Conformational Analysis for Oligopeptides using Hamiltonian Algorithm coupled with ab initio Molecular Orbital Calculation -Hydrogen-bond controlled conformational analysis-

○Hiroko Ieiri（Faculty of Science, Rikkyo University），Hiroaki Tokiwa（Faculty of Science, Rikkyo University），Umpei Nagashima（Grid Tecnology Research Center, National Institute of Advanced Industrial Science and Technology），Hiroaki Teramae（Depertment of Chemistry, Faculty of Science, Josai University）

Hydrogen bond and hydrophobic interaction are important to determine three-dimensional structure of protein. We analyzed conformational change of oligopeptides caused by intra-molecular hydrogen-bond formation and/or deformation using ab initio MO-MD method based on the Hamiltonian Algorithm at the HF/3-21G level.
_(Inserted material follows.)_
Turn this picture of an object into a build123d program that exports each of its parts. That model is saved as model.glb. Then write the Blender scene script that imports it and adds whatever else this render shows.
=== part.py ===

All initial conformations were assumed as alpha-helix structures. A glycine pentamer has two intra-molecular hydrogen bonds an initial alpha-helix conformation. One of these hydrogen bonds was formed between 1- and 4-residues, the other was between 2- and 5-residues. Both hydrogen bonds were deformed at around 3000 steps in an energy trajectory and new three intra-molecular hydrogen bonds were formed simultaneously. In the case of alanine pentamer, two hydrogen bonds between similar residues as a glycine pentamer exist at an initial conformation. These hydrogen bonds were deformed at earlier (about 1500) steps than the glycine pentamer. After 4000 steps, new hydrogen bond between 1- and 5-residues was furthermore formed. We also carried out the analysis for typical acidic oligopeptides such as asparatic and glutamic acids pentamers. Our proposed ab initio MO-MD method is efficient to theoretically analyze dynamical process of hydrogen-bond formation/deformation in oligopeptides.